Nolan reached up and seized Two Square’s collar, dragging the man closer. “Just a little hit!” His voice came out in a hoarse, rasping whisper. The need held him in a grip so strong he couldn’t hope to break free—it consumed every thought, filled every fiber of his being. “Anything will do!”

A disgusted grimace twisted the man’s rat face and he recoiled, tearing Nolan’s muck-soiled hand from his shirt. “You piece of shit, you stained my shirt!” He brushed furiously at the horrible, greenish-brown muck that had passed from Nolan’s hands onto the shimmering bright green fabric of the T-shirt he wore beneath his purple leather vest. “This is a Mascavado! Do you have any idea how much this cost? Now you owe me triple. For the Blitz I sold you on credit, for my fuckin’ shirt, and for making me hunt you down in this shithole!”

Without taking his eyes off Nolan, Two Square snapped slim fingers at his goons. “Show him what happens to junkies who fail to pay their debts.”

The first kick landed squarely in Nolan’s spine, just a few inches above the spot where the shrapnel had severed spinal nerves a year earlier. Pain exploded along the muscles of Nolan’s back, and a moment later a boot to the gut knocked the air from his lungs. He cried out, only to get a kick to the face. Blood gushed from his nose and split lip. He tasted metal and saw stars, and the pain only got worse as Two Square’s goons laid in to him. Nolan had no way to defend himself; all he could do was shield his face with arms too weakened by withdrawal to fight back and pray to whatever god wasn’t listening that the beating stopped before he wound up dead.

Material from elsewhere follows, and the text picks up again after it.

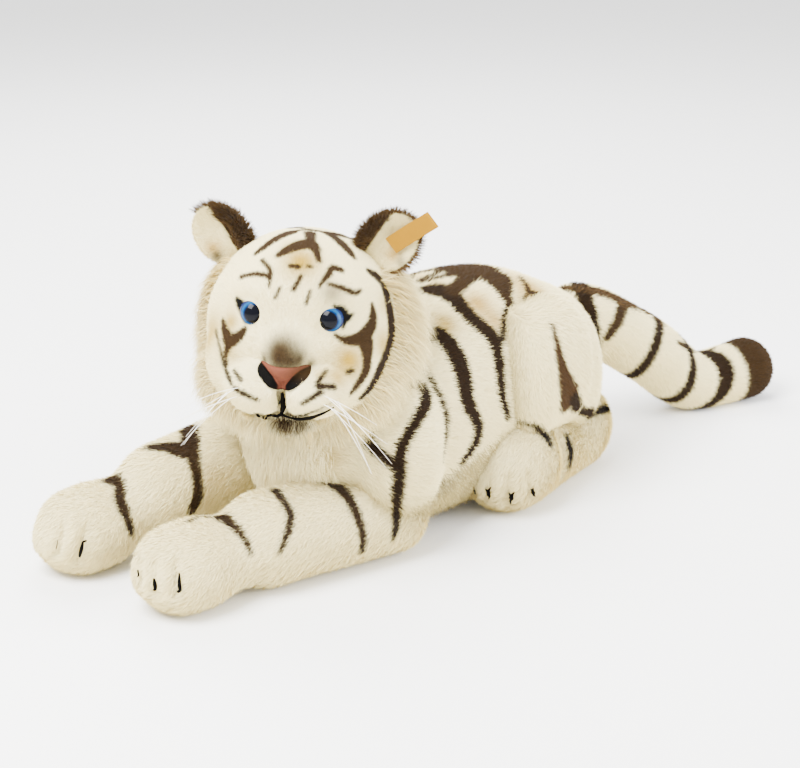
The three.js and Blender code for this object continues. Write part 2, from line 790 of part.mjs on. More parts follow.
// A blank ribbon, folded once and caught in the ear's seam
function ribbon() {
  const outline = new THREE.Shape();
  const high = ribbonThickness + ribbonFold / 2;
  outline.moveTo(0, -high);
  outline.lineTo(ribbonLength - high, -high);
  outline.absarc(ribbonLength - high, 0, high, -Math.PI / 2, Math.PI / 2, false);
  outline.lineTo(0, high);
  outline.lineTo(0, ribbonFold / 2);
  outline.lineTo(ribbonLength - high, ribbonFold / 2);
  outline.lineTo(ribbonLength - high, -ribbonFold / 2);
  outline.lineTo(0, -ribbonFold / 2);
  outline.closePath();
  const geometry = new THREE.ExtrudeGeometry(outline, {
    depth: ribbonWidth, bevelEnabled: false, curveSegments: curveSteps,
  });
  geometry.rotateX(Math.PI / 2);
  geometry.translate(0, ribbonWidth / 2, 0);
  geometry.rotateX(Math.PI / 2);
  geometry.rotateZ(radians(-ribbonLean));
  geometry.rotateY(radians(-ribbonTurn));
  const front = -earThickness - ribbonClearance - high;
  geometry.translate(0, front, earHeight * ribbonUpShare);
  return piece('ribbon_tab', solidOf(geometry), ribbonYellow, clothRoughness);
}

function head() {
  const group = new THREE.Group();
  let room = earRoom(-1).add(earRoom(1));
  for (const side of [-1, 1]) {
    room = room.add(eyeSolid(side, fitGap));
  }
  const neckHole = rod(
    neckHoleRadius,
    vector(0, headRadius * neckHoleShare, -headRadius * neckHoleShare),
    vector(0, headRadius, -headRadius),
    roundSides,
  );
  const cover = headShape(0, ballSides)
    .subtract(headShape(coverThickness, innerBodySides)).subtract(neckHole).subtract(room)
    .subtract(whiskerHoles(-1)).subtract(whiskerHoles(1));
  let core = headShape(coverThickness + fitGap, innerBodySides).subtract(room);
  for (const side of [-1, 1]) {
    const shank = eyeSolid(side, 0);
    const washer = washerSolid(side, 0).subtract(eyeSolid(side, fitGap));
    core = core.subtract(washerSolid(side, fitGap))
      .subtract(ball(whiskerPocketRadius, whiskerKnot(side), knotSides));
    const name = side > 0 ? 'left' : 'right';
    group.add(piece(`eye_${name}`, shank, eyeBlue, glossRoughness));
    group.add(piece(`eye_washer_${name}`, washer, washerWhite, plasticRoughness));
    group.add(piece(`whiskers_${name}`, whiskers(side), whiskerWhite, nylonRoughness));
    group.add(ear(side));
  }
  group.add(piece('head_cover', cover, white));
  group.add(piece('head_stuffing', core, fibre));
  group.add(neckRuff());
  group.add(nose());
  group.position.copy(headPlace);
  group.rotation.set(0, radians(headRoll), radians(headYaw), 'ZYX');
  return group;
}

const tiger = new THREE.Group();
tiger.add(...torso());
tiger.add(head());
for (const side of [1, -1]) {
  tiger.add(foreleg(side));
  tiger.add(...hindLeg(side));
}
tiger.add(tail());

// The origin is the middle of the footprint.
tiger.updateMatrixWorld(true);
const box = new THREE.Box3().setFromObject(tiger, true);
const middle = box.getCenter(vector(0, 0, 0));
tiger.position.set(-middle.x, -middle.y, -box.min.z);
const part = new THREE.Group();
part.add(tiger);

export default part;
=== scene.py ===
import json
import bpy
import numpy as np
from mathutils import Matrix, Vector
from mathutils.bvhtree import BVHTree


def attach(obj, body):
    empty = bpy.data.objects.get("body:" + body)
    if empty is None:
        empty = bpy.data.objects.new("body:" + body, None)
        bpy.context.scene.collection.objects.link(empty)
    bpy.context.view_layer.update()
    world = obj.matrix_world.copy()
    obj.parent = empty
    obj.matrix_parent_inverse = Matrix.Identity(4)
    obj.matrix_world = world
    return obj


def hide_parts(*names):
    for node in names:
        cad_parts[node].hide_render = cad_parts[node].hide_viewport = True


# A lying plush tiger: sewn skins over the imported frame, combed with pile, in metres.
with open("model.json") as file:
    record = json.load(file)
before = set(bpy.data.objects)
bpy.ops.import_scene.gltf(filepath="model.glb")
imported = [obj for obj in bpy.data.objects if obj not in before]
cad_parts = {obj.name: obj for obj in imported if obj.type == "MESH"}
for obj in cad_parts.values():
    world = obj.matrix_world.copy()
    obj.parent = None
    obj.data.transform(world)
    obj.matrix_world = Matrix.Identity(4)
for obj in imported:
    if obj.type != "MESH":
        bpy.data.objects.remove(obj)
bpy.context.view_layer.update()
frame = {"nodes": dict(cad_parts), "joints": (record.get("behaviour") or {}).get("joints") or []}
joints = {joint["name"]: joint for joint in frame["joints"]}
mm = 0.001
sideNames = {1: "left", -1: "right"}
print("frame loaded:", len(frame["nodes"]), "nodes")


# Camera

cameraView = {
    "azimuth": 46, "elevation": 20, "distance": 1.298, "lens": 76.5, "sensor": 36,
    "aim": (-0.0202, -0.06315, 0.09), "width": 800, "height": 768,
}


def wayTo(azimuth, elevation):  # from the object to a camera or lamp, azimuth 0 being -Y
    turn, lift = np.radians((azimuth, elevation))
    return np.array([np.sin(turn) * np.cos(lift), -np.cos(turn) * np.cos(lift), np.sin(lift)])


def facing(back):  # the turn of a camera or lamp that looks the other way
    return Vector(-back).to_track_quat("-Z", "Y").to_euler()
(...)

“Hey!” A new voice shattered the blinding pain, echoing as if from far away. “Get the hell off him!” The voice was strong, commanding, powerful. A woman’s voice, accompanied by the thump, thump of heavy booted feet racing toward him.

The blows suddenly stopped, leaving only the throbbing, searing, stabbing anguish of bruised flesh and bone. Through the pounding of his pulse in his ears, Nolan only faintly heard the sound of Two Square and his goons racing away, pursued by whoever his rescuer had been. Heavy boots splashed past him, kicking up muck that spattered his face, but he was beyond caring.

Relief flooded Nolan, but it was short-lived as wave after wave of pain washed over him. Nerves left raw and ragged by withdrawal from his last dose of Blitz fired on overdrive, flooding his brain with thousands of signals—every one utter torment. Agony swallowed him whole, numbing his mind so much he couldn’t even take stock of his injuries to see if the beating had broken anything serious. He was too weak to do anything but lie in the muck of the alley and draw one labored breath after another.

Despair flooded him. He’d come to Shimmertown looking to score something, anything, to dull the pain, to erase the memories. But Two Square had found him, somehow, despite his attempts to dodge the dealer. Now, the pain was worse. Worse still was the knowledge that his credit had run out. Two Square wouldn’t give him anything else, not until Nolan paid what he owed. And the bastard would make sure every dealer in Shimmertown and the Grove District knew not to deal with Nolan.